While there are many benefits to moving into the M365 ecosystem, it requires legal and compliance teams to take on new considerations regarding the constant evolution that characterizes cloud software. With continually changing applications, establishing static workflows for ediscovery, legal holds, data dispositions, and other legal operations is not enough. As the M365 software and functionality changes, workflows must be constantly evaluated to ensure their validity, relevance, and defensibility.

Exacerbating this challenge is the reality that the traditional IT change management paradigm designed to preemptively address cross-organizational considerations (including impacts to legal, compliance, and ediscovery operations) does not fit the Cloud/SaaS framework. Organizations must now rethink their change management approach as they modernize with M365.

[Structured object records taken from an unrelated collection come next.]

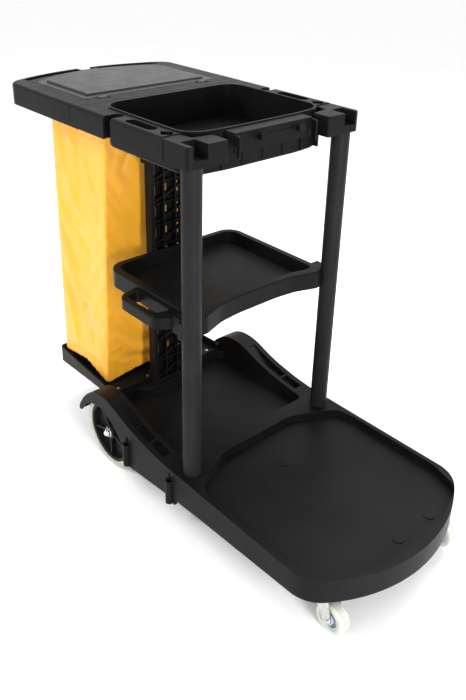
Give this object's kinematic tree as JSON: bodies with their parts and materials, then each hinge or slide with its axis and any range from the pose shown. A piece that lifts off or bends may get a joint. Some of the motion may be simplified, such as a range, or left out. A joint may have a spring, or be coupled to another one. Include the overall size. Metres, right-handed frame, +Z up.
{
  "type": "housekeeping cart",
  "caption": "Janitor cart with a low bucket deck, two shelves, a tool tray, a push handle with a lidded hanging waste bag, large rear wheels and swivelling front casters.",
  "frame": {"origin": "on the floor, at the middle of the cart's plan", "axes": "+X from the push handle towards the bucket deck, +Y across the cart, +Z up"},
  "size_m": [1.262, 0.541, 0.972],
  "materials": {
    "black_plastic": "fine-grained moulded",
    "lid_plastic": "fine-grained moulded",
    "yellow_vinyl": "soft sheen",
    "post_plastic": "satin",
    "rim_plastic": "satin",
    "grey_tyre": "matte",
    "caster_grey": "matte",
    "hub_plastic": "satin",
    "zinc": "bright zinc plate",
    "chrome_cap": "polished",
    "nylon": "natural nylon",
    "screw_steel": "zinc plated"
  },
  "bodies": {
    "cart": {"base_platform": "black_plastic", "bag_platform": "black_plastic", "back_panel": "black_plastic", "panel_socket": "black_plastic", "middle_shelf": "black_plastic", "top_tray": "black_plastic", "handle_frame": "black_plastic", "waste_bag": "yellow_vinyl", "rear_axle": "zinc", "post_screws": "screw_steel", "shelf_screws": "screw_steel", "frame_screws": "screw_steel", "platform_screws": "screw_steel", "front_post_left": "post_plastic", "front_post_right": "post_plastic", "lid_hinge_pin_left": "screw_steel", "lid_hinge_pin_right": "screw_steel", "axle_washer_left": "zinc", "axle_washer_right": "zinc", "axle_spacer_left": "zinc", "axle_spacer_right": "zinc", "axle_cap_nut_left": "chrome_cap", "axle_cap_nut_right": "chrome_cap", "caster_stem_left": "zinc", "caster_stem_right": "zinc", "caster_race_left": "zinc", "caster_race_right": "zinc"},
    "rear_wheel_left": {"rear_tyre_left": "grey_tyre", "rear_wheel_rim_left": "rim_plastic", "rear_wheel_bush_left": "nylon"},
    "caster_swivel_left": {"caster_fork_left": "zinc", "caster_bolt_left": "zinc", "caster_nut_left": "zinc"},
    "caster_wheel_left": {"caster_hub_left": "hub_plastic", "caster_tyre_left": "caster_grey"},
    "rear_wheel_right": {"rear_tyre_right": "grey_tyre", "rear_wheel_rim_right": "rim_plastic", "rear_wheel_bush_right": "nylon"},
    "caster_swivel_right": {"caster_fork_right": "zinc", "caster_bolt_right": "zinc", "caster_nut_right": "zinc"},
    "caster_wheel_right": {"caster_hub_right": "hub_plastic", "caster_tyre_right": "caster_grey"},
    "lid": {"bag_lid": "lid_plastic"}
  },
  "joints": [
    {"name": "rear_wheel_spin_left", "type": "hinge", "parent": "cart", "child": "rear_wheel_left", "pos_m": [-0.197, -0.232, 0.1], "axis": [0, 1, 0], "continuous": true},
    {"name": "caster_turn_left", "type": "hinge", "parent": "cart", "child": "caster_swivel_left", "pos_m": [0.532, -0.192, 0.088], "axis": [0, 0, 1], "continuous": true},
    {"name": "caster_roll_left", "type": "hinge", "parent": "caster_swivel_left", "child": "caster_wheel_left", "pos_m": [0.559, -0.192, 0.0375], "axis": [0, 1, 0], "continuous": true},
    {"name": "rear_wheel_spin_right", "type": "hinge", "parent": "cart", "child": "rear_wheel_right", "pos_m": [-0.197, 0.232, 0.1], "axis": [0, 1, 0], "continuous": true},
    {"name": "caster_turn_right", "type": "hinge", "parent": "cart", "child": "caster_swivel_right", "pos_m": [0.532, 0.192, 0.088], "axis": [0, 0, 1], "continuous": true},
    {"name": "caster_roll_right", "type": "hinge", "parent": "caster_swivel_right", "child": "caster_wheel_right", "pos_m": [0.559, 0.192, 0.0375], "axis": [0, 1, 0], "continuous": true},
    {"name": "lid_hinge", "type": "hinge", "parent": "cart", "child": "lid", "pos_m": [-0.297, 0, 0.963], "axis": [0, 1, 0], "range_deg": [0, 100]}
  ]
}
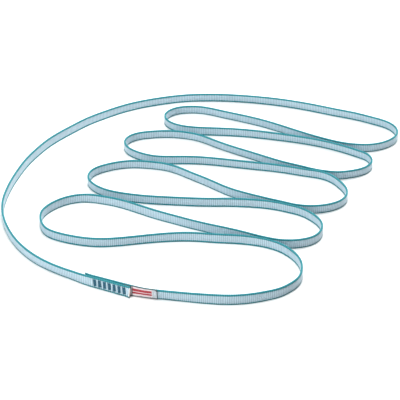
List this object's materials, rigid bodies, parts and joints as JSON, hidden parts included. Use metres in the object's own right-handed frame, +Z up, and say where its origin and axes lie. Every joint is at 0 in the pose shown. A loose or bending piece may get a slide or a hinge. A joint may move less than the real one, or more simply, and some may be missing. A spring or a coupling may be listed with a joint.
{
  "type": "sewn climbing sling",
  "caption": "Closed ring of flat woven webbing, lapped and bartacked at the seam, laid in bights on its edge, with a folded label tab caught in the seam.",
  "frame": {"origin": "middle of the laid-out sling's footprint, on the surface it lies on", "axes": "+Z up, across the width of the webbing, which stands on its edge; +X to the right and +Y to the back of the layout as pictured, along its longer and its shorter side"},
  "size_m": [0.4452, 0.4331, 0.0117],
  "materials": {
    "ground_yarn": "woven, satin",
    "selvedge_yarn": "woven, satin",
    "seam_thread": "bonded sewing thread, matte",
    "label_ribbon": "woven ribbon, satin"
  },
  "bodies": {
    "sling": {"webbing_ground": "ground_yarn", "selvedge_lower": "selvedge_yarn", "selvedge_upper": "selvedge_yarn", "bartack_1_needle_thread": "seam_thread", "bartack_1_bobbin_thread": "seam_thread", "bartack_2_needle_thread": "seam_thread", "bartack_2_bobbin_thread": "seam_thread", "bartack_3_needle_thread": "seam_thread", "bartack_3_bobbin_thread": "seam_thread", "bartack_4_needle_thread": "seam_thread", "bartack_4_bobbin_thread": "seam_thread", "bartack_5_needle_thread": "seam_thread", "bartack_5_bobbin_thread": "seam_thread", "bartack_6_needle_thread": "seam_thread", "bartack_6_bobbin_thread": "seam_thread", "bartack_7_needle_thread": "seam_thread", "bartack_7_bobbin_thread": "seam_thread", "label_root": "label_ribbon"},
    "label": {"label_tab": "label_ribbon"}
  },
  "joints": [
    {"name": "label_flap", "type": "hinge", "parent": "sling", "child": "label", "pos_m": [-0.07601, -0.20119, 0], "axis": [0, 0, -1], "range_deg": [0, 90]}
  ]
}
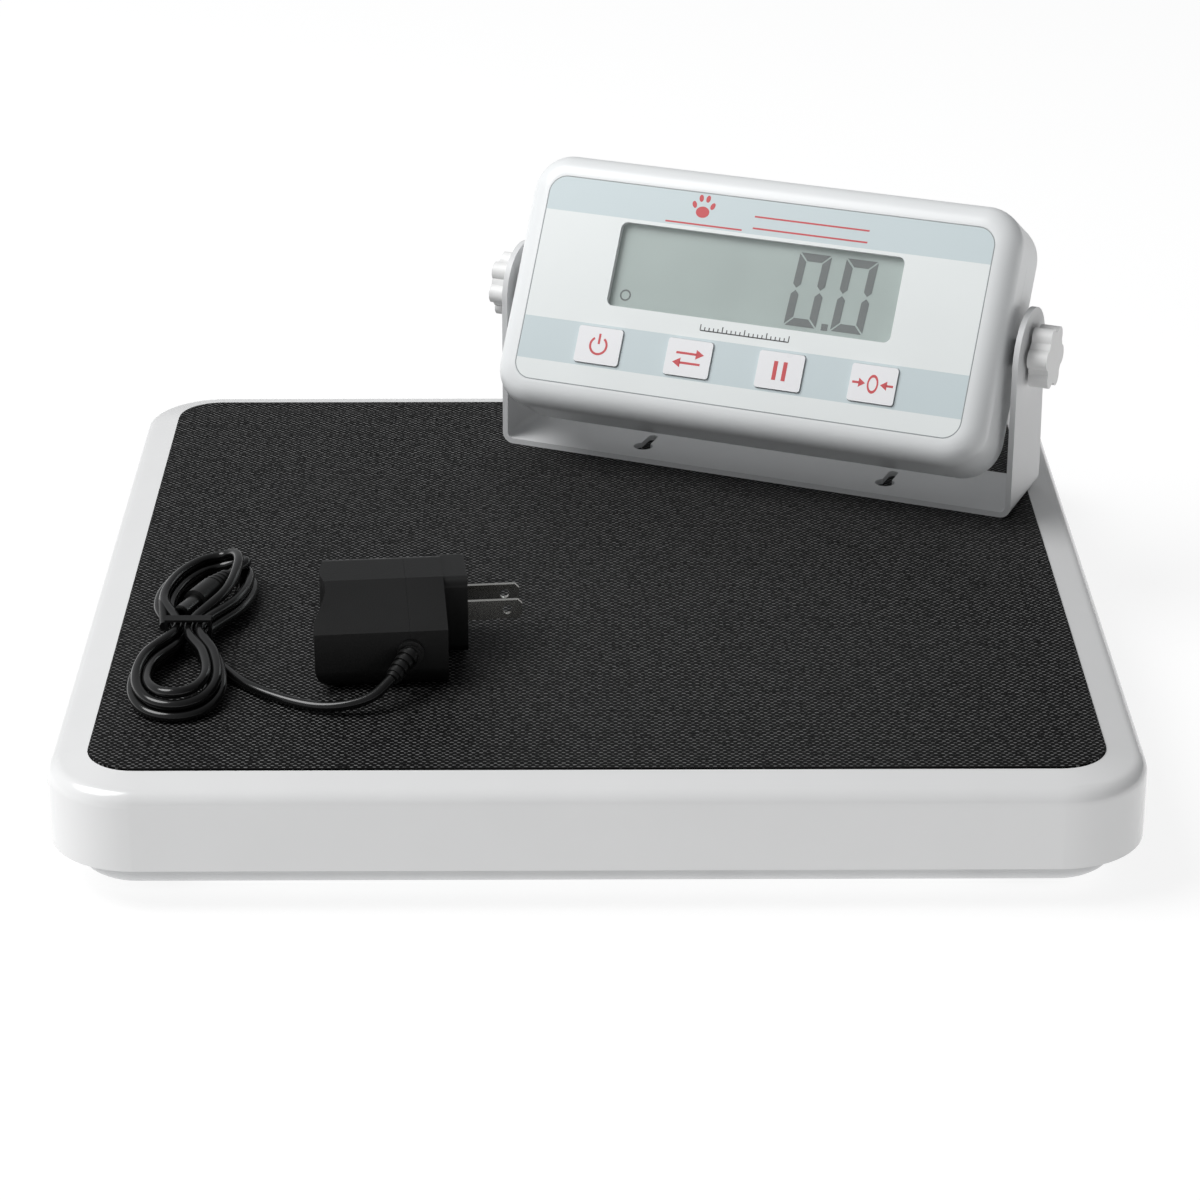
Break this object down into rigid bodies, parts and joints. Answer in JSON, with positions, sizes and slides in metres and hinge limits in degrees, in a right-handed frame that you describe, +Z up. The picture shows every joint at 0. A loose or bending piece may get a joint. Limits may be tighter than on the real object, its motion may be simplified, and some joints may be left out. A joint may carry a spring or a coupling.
{
  "type": "animal weighing scale",
  "caption": "Low square platform scale with black ribbed mat, tilting display unit in a steel bracket, and plug-in power adapter with coiled lead.",
  "frame": {"origin": "on the floor under the middle of the square platform", "axes": "+X to the right, +Y to the back, +Z up; the display faces the front"},
  "size_m": [0.336, 0.336, 0.1466],
  "materials": {
    "tray_paint": "satin powder coat",
    "foot_rubber": "matte",
    "zinc_steel": "zinc plated",
    "cell_alloy": "milled",
    "pad_rubber": "matte",
    "green_board": "solder mask",
    "board_parts": "moulded",
    "black_nylon": "moulded",
    "white_cover": "smooth moulded",
    "steel_plate": "rolled",
    "mat_vinyl": "embossed weave",
    "bracket_paint": "fine powder coat",
    "white_shell": "satin moulded",
    "label_film": "printed film",
    "window_clear": "clear",
    "display_glass": "reflective grey-green",
    "key_white": "satin",
    "brass": "knurled",
    "knob_white": "moulded",
    "adapter_black": "fine spark texture",
    "blade_nickel": "nickel plated",
    "coil_wire": "taped winding",
    "lead_vinyl": "glossy sheath",
    "tie_vinyl": "coated wire",
    "plug_metal": "nickel plated"
  },
  "bodies": {
    "base": {"base_tray": "tray_paint", "feet": "foot_rubber", "foot_screws": "zinc_steel", "load_cells": "cell_alloy", "cell_screws": "zinc_steel", "load_pads": "pad_rubber", "summing_board": "green_board", "summing_parts": "board_parts", "board_screws": "zinc_steel", "tray_gland": "black_nylon"},
    "deck": {"deck_cover": "white_cover", "deck_plate": "steel_plate", "deck_screws": "zinc_steel", "mat": "mat_vinyl"},
    "bracket": {"bracket": "bracket_paint"},
    "indicator": {"front_shell": "white_shell", "rear_shell": "white_shell", "shell_screws": "zinc_steel", "face_label": "label_film", "display_window": "window_clear", "display_panel": "display_glass", "circuit_board": "green_board", "circuit_parts": "board_parts", "circuit_screws": "zinc_steel", "key_switches": "black_nylon", "brass_inserts": "brass", "axle_washers": "foot_rubber", "dc_jack": "black_nylon", "indicator_gland": "black_nylon"},
    "power_key": {"power_key": "key_white"},
    "unit_key": {"unit_key": "key_white"},
    "hold_key": {"hold_key": "key_white"},
    "tare_key": {"tare_key": "key_white"},
    "left_stud": {"left_stud": "zinc_steel"},
    "left_knob": {"left_knob": "knob_white"},
    "right_stud": {"right_stud": "zinc_steel"},
    "right_knob": {"right_knob": "knob_white"},
    "adapter": {"adapter_case": "adapter_black", "adapter_face": "adapter_black", "adapter_blades": "blade_nickel", "adapter_board": "green_board", "adapter_coil": "coil_wire", "strain_relief": "lead_vinyl", "lead_run": "lead_vinyl", "lead_hank": "lead_vinyl", "lead_tie": "tie_vinyl", "plug_sleeve": "lead_vinyl", "barrel_plug": "plug_metal"}
  },
  "joints": [
    {"name": "deck_press", "type": "slide", "parent": "base", "child": "deck", "axis": [0, 0, 1], "range_m": [-0.0008, 0], "stiffness_N_per_m": 500000, "springref_m": 0.0003, "deforming": ["load_pads"]},
    {"name": "bracket_lift", "type": "slide", "parent": "deck", "child": "bracket", "axis": [0, 0, 1], "range_m": [0, 0.15]},
    {"name": "indicator_tilt", "type": "hinge", "parent": "bracket", "child": "indicator", "pos_m": [0.06351, 0.09315, 0.097], "axis": [0.9222, -0.3867, 0], "range_deg": [-60, 45]},
    {"name": "power_press", "type": "slide", "parent": "indicator", "child": "power_key", "axis": [0.3335, 0.7954, -0.506], "range_m": [0, 0.0006], "stiffness_N_per_m": 1500, "springref_m": -0.0004},
    {"name": "unit_press", "type": "slide", "parent": "indicator", "child": "unit_key", "axis": [0.3335, 0.7954, -0.506], "range_m": [0, 0.0006], "stiffness_N_per_m": 1500, "springref_m": -0.0004},
    {"name": "hold_press", "type": "slide", "parent": "indicator", "child": "hold_key", "axis": [0.3335, 0.7954, -0.506], "range_m": [0, 0.0006], "stiffness_N_per_m": 1500, "springref_m": -0.0004},
    {"name": "tare_press", "type": "slide", "parent": "indicator", "child": "tare_key", "axis": [0.3335, 0.7954, -0.506], "range_m": [0, 0.0006], "stiffness_N_per_m": 1500, "springref_m": -0.0004},
    {"name": "left_stud_travel", "type": "slide", "parent": "indicator", "child": "left_stud", "axis": [-0.9222, 0.3867, 0], "range_m": [0, 0.00101]},
    {"name": "left_knob_turn", "type": "hinge", "parent": "left_stud", "child": "left_knob", "pos_m": [-0.02595, 0.13066, 0.097], "axis": [-0.9222, 0.3867, 0], "range_deg": [0, 360]},
    {"name": "right_stud_travel", "type": "slide", "parent": "indicator", "child": "right_stud", "axis": [0.9222, -0.3867, 0], "range_m": [0, 0.00101]},
    {"name": "right_knob_turn", "type": "hinge", "parent": "right_stud", "child": "right_knob", "pos_m": [0.15296, 0.05564, 0.097], "axis": [0.9222, -0.3867, 0], "range_deg": [0, 360]},
    {"name": "adapter_lift", "type": "slide", "parent": "deck", "child": "adapter", "axis": [0, 0, 1], "range_m": [0, 0.1]}
  ],
  "couplings": [
    {"joint": "left_stud_travel", "follows": "left_knob_turn", "m_per_rad": 0.00015915},
    {"joint": "right_stud_travel", "follows": "right_knob_turn", "m_per_rad": 0.00015915}
  ]
}
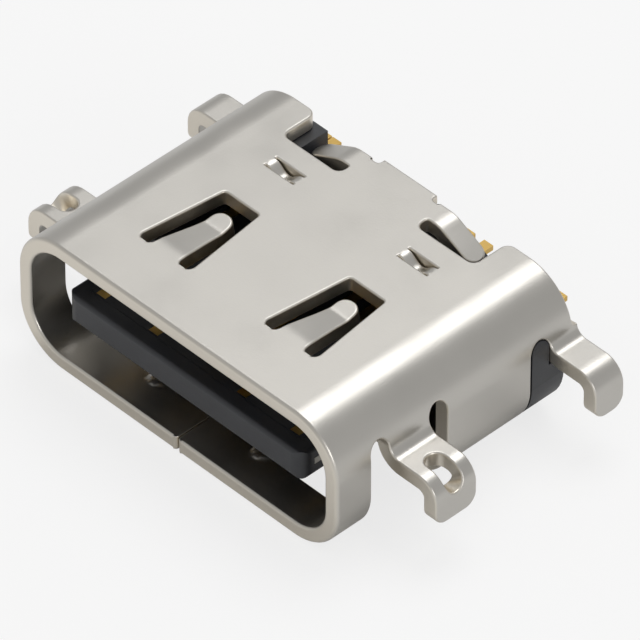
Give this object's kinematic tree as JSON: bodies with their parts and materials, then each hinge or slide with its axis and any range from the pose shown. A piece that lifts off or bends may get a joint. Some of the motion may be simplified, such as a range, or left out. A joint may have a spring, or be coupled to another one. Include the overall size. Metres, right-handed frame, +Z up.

This is the first in a series of blog posts devoted to highlighting key changes that have been released into the M365 production environments. One of the biggest challenges for organizations is identifying which of the myriad of updates pose potential risks to ediscovery operations. Distinguishing the changes that do and do not pose a significant ediscovery impact can be extremely difficult unless the reviewer has some level of subject-matter expertise and understands the specific workflows deployed within the organization. Here are some common scenarios with potential ediscovery impact that could easily go unnoticed by the untrained eye:

  • Updates that create a new data source
  • Updates that change a backend data storage location
  • Updates altering the risk profile of features that were previously disabled due to legal / privacy risk
  • Updates that render an existing ediscovery process obsolete

Each subsequent blog post in this series will highlight an example of a software update related to our key software scenarios, detailing the nature of the change, the potential impact, as well as when and why organizations should care.